WHAT THE TASK ASKS:
Set out each line from the following listing that includes the word "part".

[Scripts that build objects]
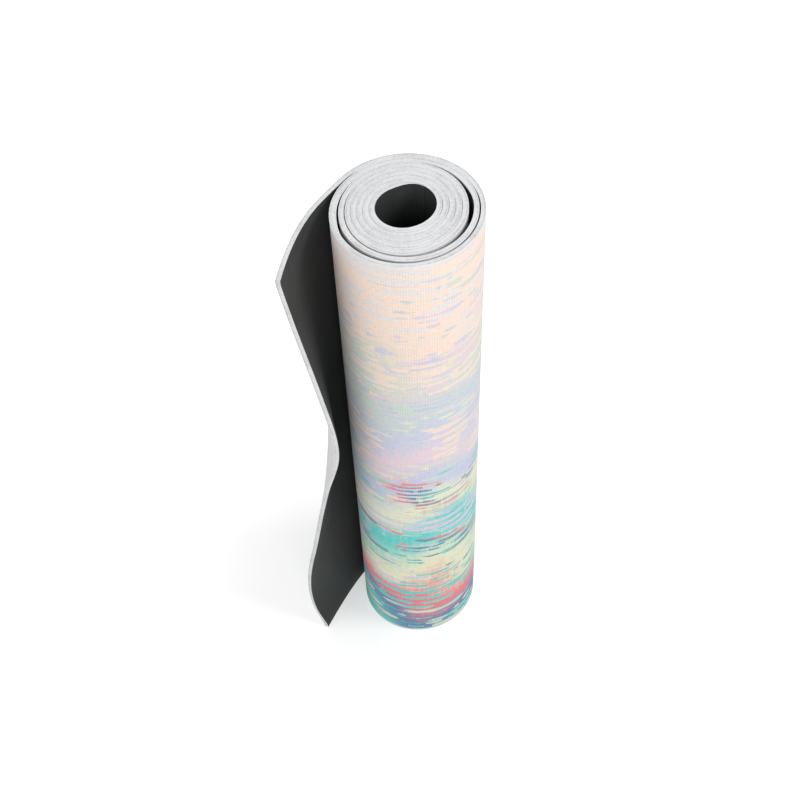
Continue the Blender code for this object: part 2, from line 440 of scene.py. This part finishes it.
INNER_END = (ROLL_SIZES["Turns"] + ROLL_SIZES["Tail Turns"]) * math.tau
WOUND_LENGTH = wound_length(INNER_END, 0)


SHARP_FROM = math.radians(50)


def finish_mesh(piece):
    """Smooth sides, sharp cuts, and shading that keeps the long sides flat."""
    piece.data.set_sharp_from_angle(angle=SHARP_FROM)
    weighted = piece.modifiers.new("even shading", "WEIGHTED_NORMAL")
    weighted.keep_sharp = True
    weighted.weight = 100


def wound_layer(name, start, end, along, layer):
    """One wound stretch of a layer, as a plain mesh made by the tree."""
    maker = bpy.data.objects.new(f"{name} maker", bpy.data.meshes.new(name))
    bpy.context.collection.objects.link(maker)
    wind = maker.modifiers.new("wind", "NODES")
    wind.node_group = LAYER_TREE
    values = dict(ROLL_SIZES)
    values.update({"Start": start, "End": end, "Along": along, "Width": MAT_WIDTH})
    values.update({"Inner Side": layer["sides"][0], "Outer Side": layer["sides"][1]})
    values.update({"Rounding": layer["rounding"], "Set In": layer["set_in"]})
    values.update({"Swell": layer["swell"], "Material": layer["material"]})
    values.update({"Axis X": AXIS[0], "Axis Y": AXIS[1]})
    values["Steps"] = math.ceil(abs(start - end) / STEP)
    for socket in LAYER_TREE.interface.items_tree:
        if socket.in_out == "INPUT":
            wind[socket.identifier] = values[socket.name]
    made = maker.evaluated_get(bpy.context.evaluated_depsgraph_get())
    piece = bpy.data.objects.new(name, bpy.data.meshes.new_from_object(made))
    bpy.context.collection.objects.link(piece)
    bpy.data.objects.remove(maker)
    finish_mesh(piece)
    return piece


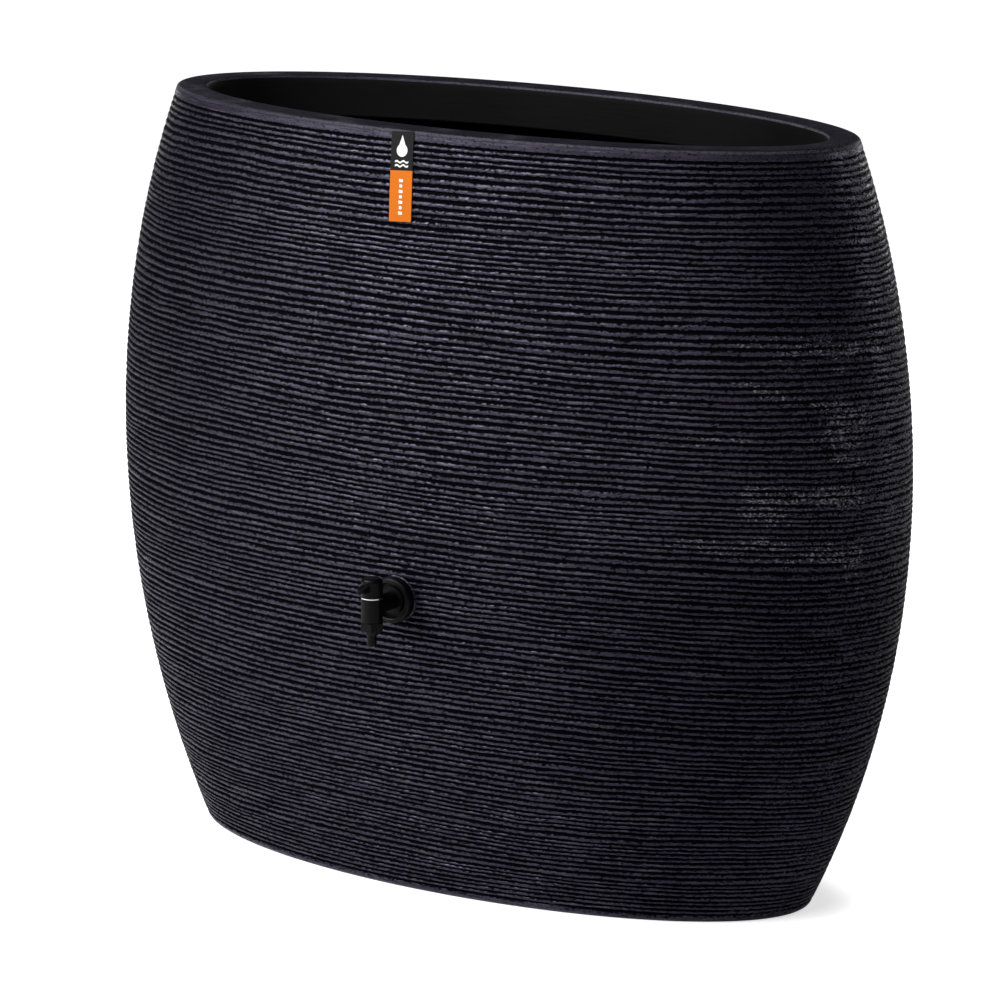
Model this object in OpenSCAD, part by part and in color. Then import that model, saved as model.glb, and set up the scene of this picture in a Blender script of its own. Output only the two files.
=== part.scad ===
// Oval rain barrel with a plug-valve tap: one moulded tank with a folded rim and
// an inner collar, a hanging label, and a tap clamped through a flat boss.
// Millimetres, +Z up. The origin is the middle of the tank's underside, the long
// side runs along X, and the tap faces -Y.

/* [Tank] */
// Height from the ground to the top of the rim
tank_h = 800; // [720:10:880]
// Length at the widest point of the belly
tank_len = 940; // [860:10:1020]
// Depth at the widest point of the belly
tank_depth = 416; // [380:2:460]
// Height of the widest point above the ground
belly_z = 440; // [400:10:480]
// Radius of the belly's upright arc
belly_r = 980; // [900:10:1200]
// Moulded wall
wall = 5; // [4:0.5:7]
// Floor
floor_t = 6; // [5:0.5:9]
// Radius where the side turns under into the floor
foot_r = 5; // [4:1:14]

/* [Rim] */
// Width of the rim's flat top
rim_w = 33; // [28:1:40]
// Thickness of the rim's top
rim_t = 5; // [4:0.5:7]
// How far the inner collar hangs below the rim's top
collar_h = 44; // [36:1:60]
// Radius of the rim's outer edge
rim_r = 3; // [3:0.5:6]

/* [Label] */
// Width of the label
label_w = 26.5; // [20:0.5:34]
// Length of the label
label_h = 90; // [70:1:100]
// Thickness of the label
label_t = 0.9; // [0.6:0.1:1.4]
// How far the label's middle lies to the side of the tap's middle
label_x = -9; // [-20:1:20]
// Lean of the label, its foot towards the right
label_lean = 3.6; // [-5:0.1:5]

/* [Tap] */
// Height of the tap's inlet above the ground
tap_z = 322; // [280:1:360]
// Distance from the boss to the tap's upright barrel
tap_reach = 43; // [40:1:60]
// Radius of the cover rose
rose_r = 24; // [23:0.5:28]
// Radius of the neck
neck_r = 9.3; // [8.5:0.1:9.4]
// Radius of the upright barrel
barrel_r = 11; // [11:0.1:12]
// Reach of the lever from the barrel's axis
lever_reach = 24; // [22:0.5:30]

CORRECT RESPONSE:
Continue the Blender code for this object: part 2, from line 440 of scene.py. This part finishes it.
Model this object in OpenSCAD, part by part and in color. Then import that model, saved as model.glb, and set up the scene of this picture in a Blender script of its own. Output only the two files.
=== part.scad ===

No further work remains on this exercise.